Copy out every record precisely.

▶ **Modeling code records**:
>>>
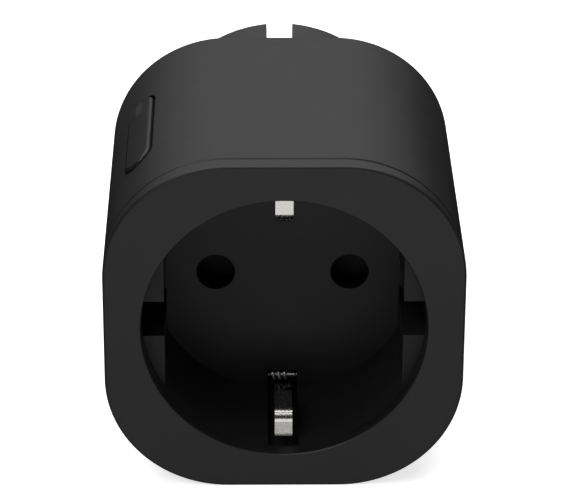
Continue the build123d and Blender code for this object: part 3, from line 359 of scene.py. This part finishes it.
scene = bpy.context.scene
scene.view_settings.view_transform = "Standard"
world = bpy.data.worlds.new("studio")
scene.world = world
world.use_nodes = True
world.node_tree.nodes["Background"].inputs["Color"].default_value = (1, 1, 1, 1)
world.node_tree.nodes["Background"].inputs["Strength"].default_value = 1.0
world.cycles_visibility.diffuse = False
world.cycles_visibility.glossy = False



def softbox(name, spot, aim, width, height, glow):
    """A soft light panel. Its glow is its brightness, with the white floor at about one."""
    light = bpy.data.lights.new(name, "AREA")
    light.shape = "RECTANGLE"
    light.size = width
    light.size_y = height
    light.energy = glow * math.pi * width * height
    obj = bpy.data.objects.new(name, light)
    scene.collection.objects.link(obj)
    obj.location = spot
    obj.rotation_euler = (Vector(aim) - Vector(spot)).to_track_quat("-Z", "Y").to_euler()
    return obj


centre = (0, -0.03, 0)
softbox("top_box", (-0.05, 0.15, 0.90), centre, 1.1, 1.0, 2.8)
softbox("back_box", (-0.10, 1.10, 0.62), centre, 2.6, 0.6, 0.95)
softbox("brow_box", (-0.35, -0.60, 0.82), centre, 0.7, 0.35, 4.2)
softbox("front_card", (0.0, -0.95, -0.25), centre, 1.0, 0.5, 1.25)
softbox("left_card", (-1.2, -0.1, 0.2), centre, 1.0, 1.0, 0.08)
softbox("right_card", (1.2, -0.1, 0.2), centre, 1.0, 1.0, 0.05)
softbox("rear_card", (0.0, 1.2, -0.15), centre, 1.2, 0.5, 0.10)


# The camera looks down at the socket from in front, with a long lens
socket_front = Vector((0, front_y, 0))
eye = socket_front + eye_offset
target = socket_front + target_offset
back = (eye - target).normalized()
right = (-back).cross(Vector((0, 0, 1))).normalized()
up = right.cross(-back).normalized()
side = math.cos(camera_roll) * right + math.sin(camera_roll) * up
top = -math.sin(camera_roll) * right + math.cos(camera_roll) * up
camera_data = bpy.data.cameras.new("camera")
camera_data.sensor_width = camera_sensor
camera_data.lens = camera_lens
camera_data.clip_start = 0.02
camera = bpy.data.objects.new("camera", camera_data)
scene.collection.objects.link(camera)
camera.matrix_world = Matrix(
    (
        (side.x, top.x, back.x, eye.x),
        (side.y, top.y, back.y, eye.y),
        (side.z, top.z, back.z, eye.z),
        (0, 0, 0, 1),
    )
)
scene.camera = camera
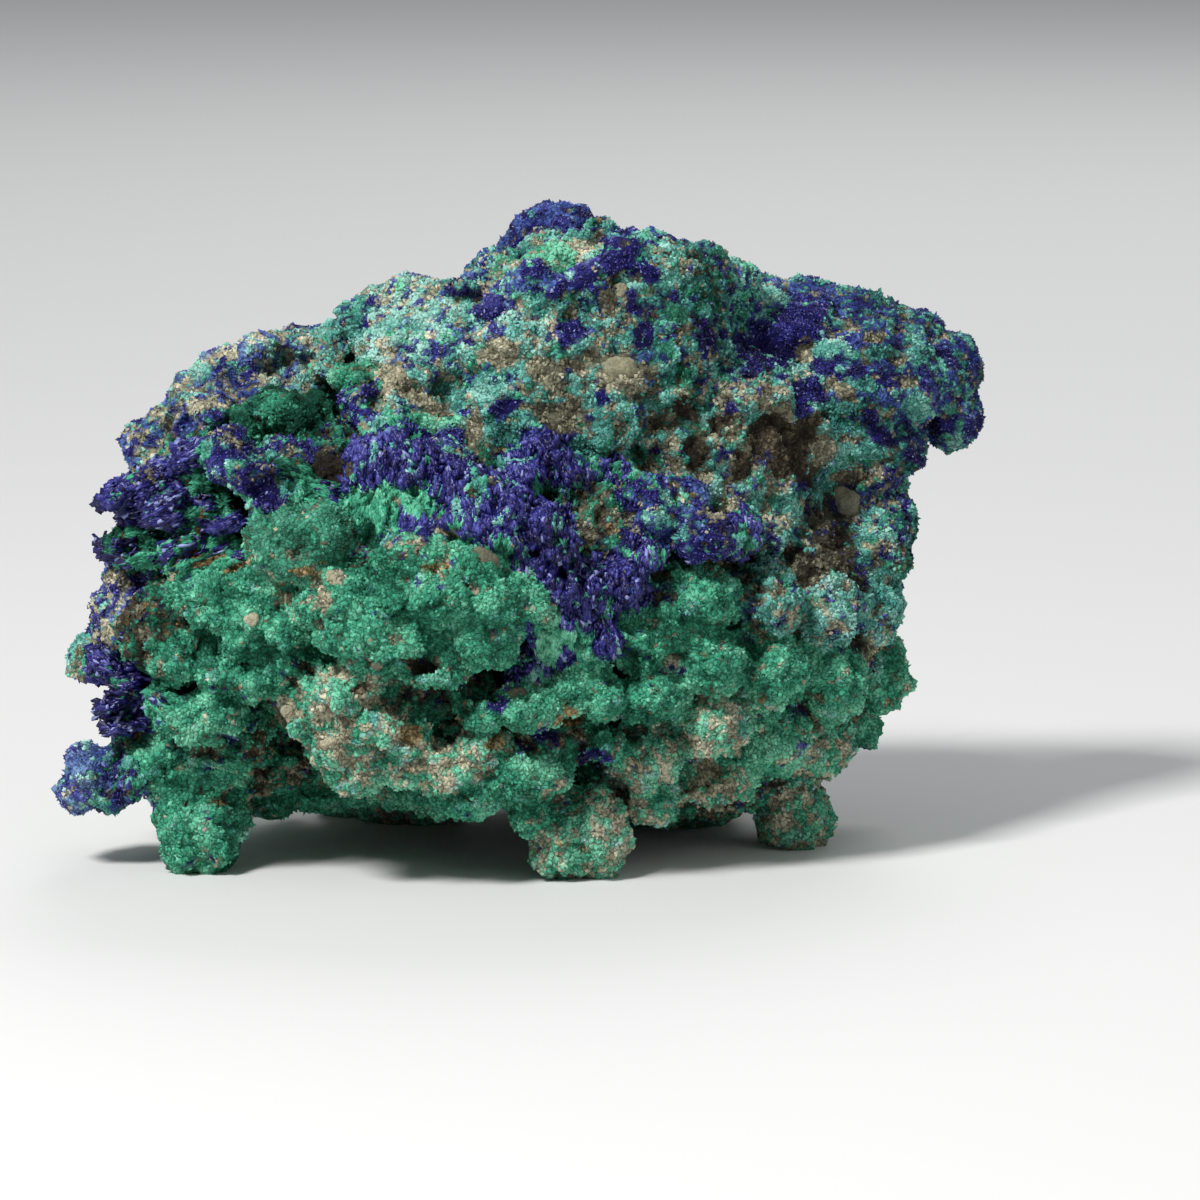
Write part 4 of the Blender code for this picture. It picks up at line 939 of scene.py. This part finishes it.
<<<
▶ **Problem solution**:
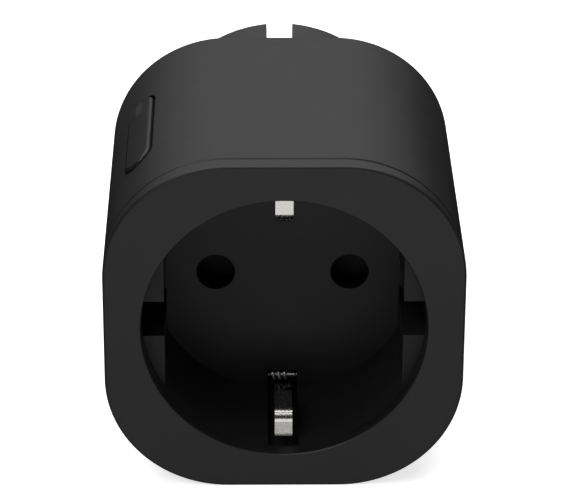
Continue the build123d and Blender code for this object: part 3, from line 359 of scene.py. This part finishes it.
scene = bpy.context.scene
scene.view_settings.view_transform = "Standard"
world = bpy.data.worlds.new("studio")
scene.world = world
world.use_nodes = True
world.node_tree.nodes["Background"].inputs["Color"].default_value = (1, 1, 1, 1)
world.node_tree.nodes["Background"].inputs["Strength"].default_value = 1.0
world.cycles_visibility.diffuse = False
world.cycles_visibility.glossy = False



def softbox(name, spot, aim, width, height, glow):
    """A soft light panel. Its glow is its brightness, with the white floor at about one."""
    light = bpy.data.lights.new(name, "AREA")
    light.shape = "RECTANGLE"
    light.size = width
    light.size_y = height
    light.energy = glow * math.pi * width * height
    obj = bpy.data.objects.new(name, light)
    scene.collection.objects.link(obj)
    obj.location = spot
    obj.rotation_euler = (Vector(aim) - Vector(spot)).to_track_quat("-Z", "Y").to_euler()
    return obj


centre = (0, -0.03, 0)
softbox("top_box", (-0.05, 0.15, 0.90), centre, 1.1, 1.0, 2.8)
softbox("back_box", (-0.10, 1.10, 0.62), centre, 2.6, 0.6, 0.95)
softbox("brow_box", (-0.35, -0.60, 0.82), centre, 0.7, 0.35, 4.2)
softbox("front_card", (0.0, -0.95, -0.25), centre, 1.0, 0.5, 1.25)
softbox("left_card", (-1.2, -0.1, 0.2), centre, 1.0, 1.0, 0.08)
softbox("right_card", (1.2, -0.1, 0.2), centre, 1.0, 1.0, 0.05)
softbox("rear_card", (0.0, 1.2, -0.15), centre, 1.2, 0.5, 0.10)


# The camera looks down at the socket from in front, with a long lens
socket_front = Vector((0, front_y, 0))
eye = socket_front + eye_offset
target = socket_front + target_offset
back = (eye - target).normalized()
right = (-back).cross(Vector((0, 0, 1))).normalized()
up = right.cross(-back).normalized()
side = math.cos(camera_roll) * right + math.sin(camera_roll) * up
top = -math.sin(camera_roll) * right + math.cos(camera_roll) * up
camera_data = bpy.data.cameras.new("camera")
camera_data.sensor_width = camera_sensor
camera_data.lens = camera_lens
camera_data.clip_start = 0.02
camera = bpy.data.objects.new("camera", camera_data)
scene.collection.objects.link(camera)
camera.matrix_world = Matrix(
    (
        (side.x, top.x, back.x, eye.x),
        (side.y, top.y, back.y, eye.y),
        (side.z, top.z, back.z, eye.z),
        (0, 0, 0, 1),
    )
)
scene.camera = camera
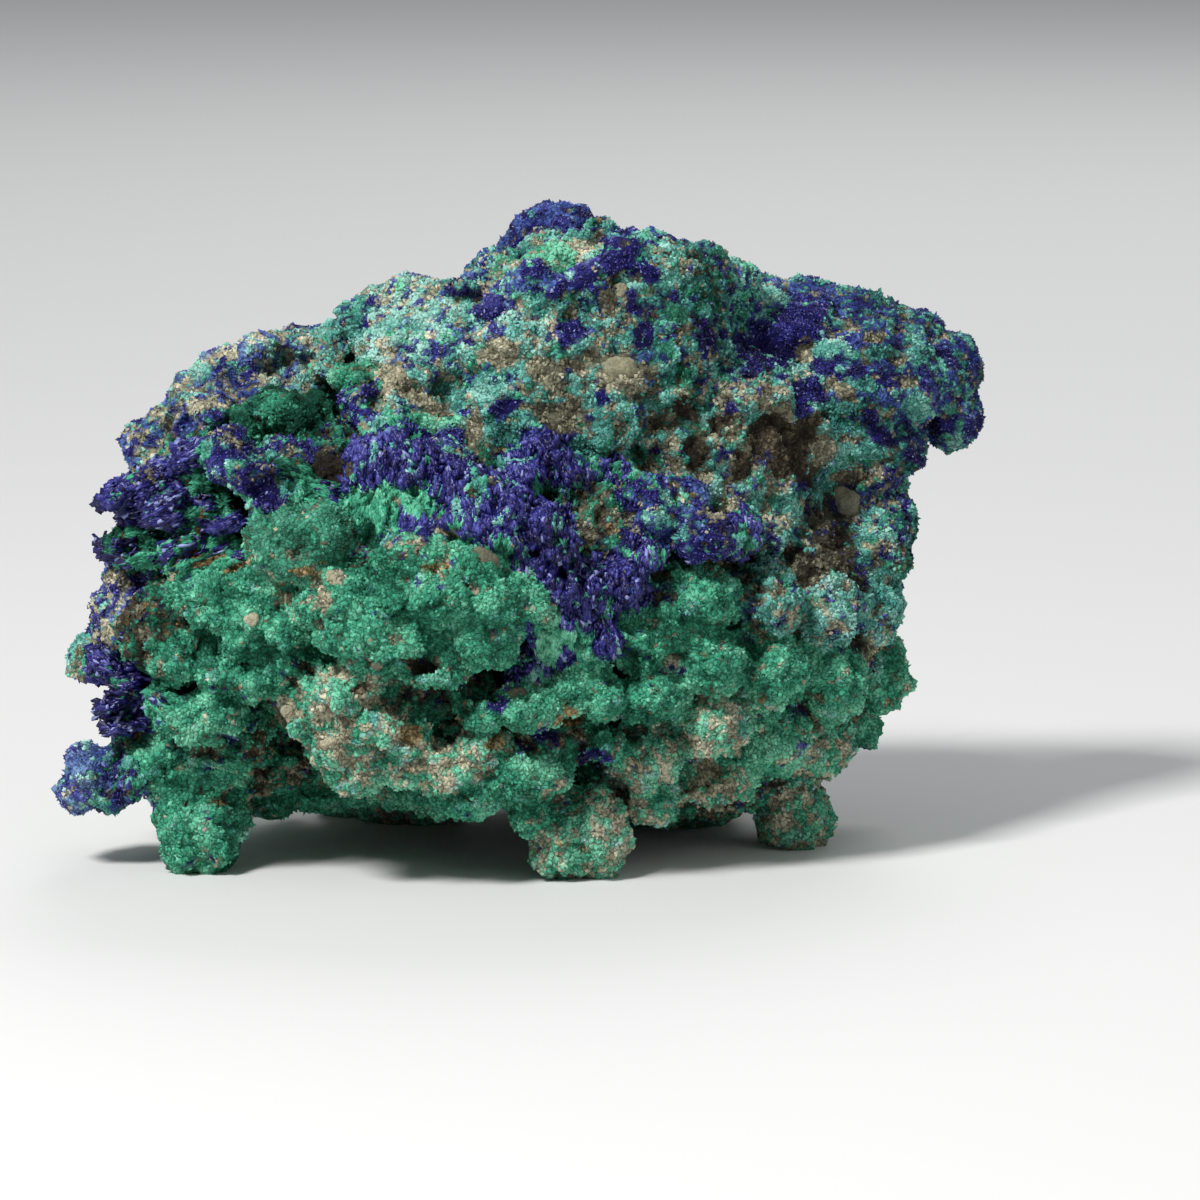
Write part 4 of the Blender code for this picture. It picks up at line 939 of scene.py. This part finishes it.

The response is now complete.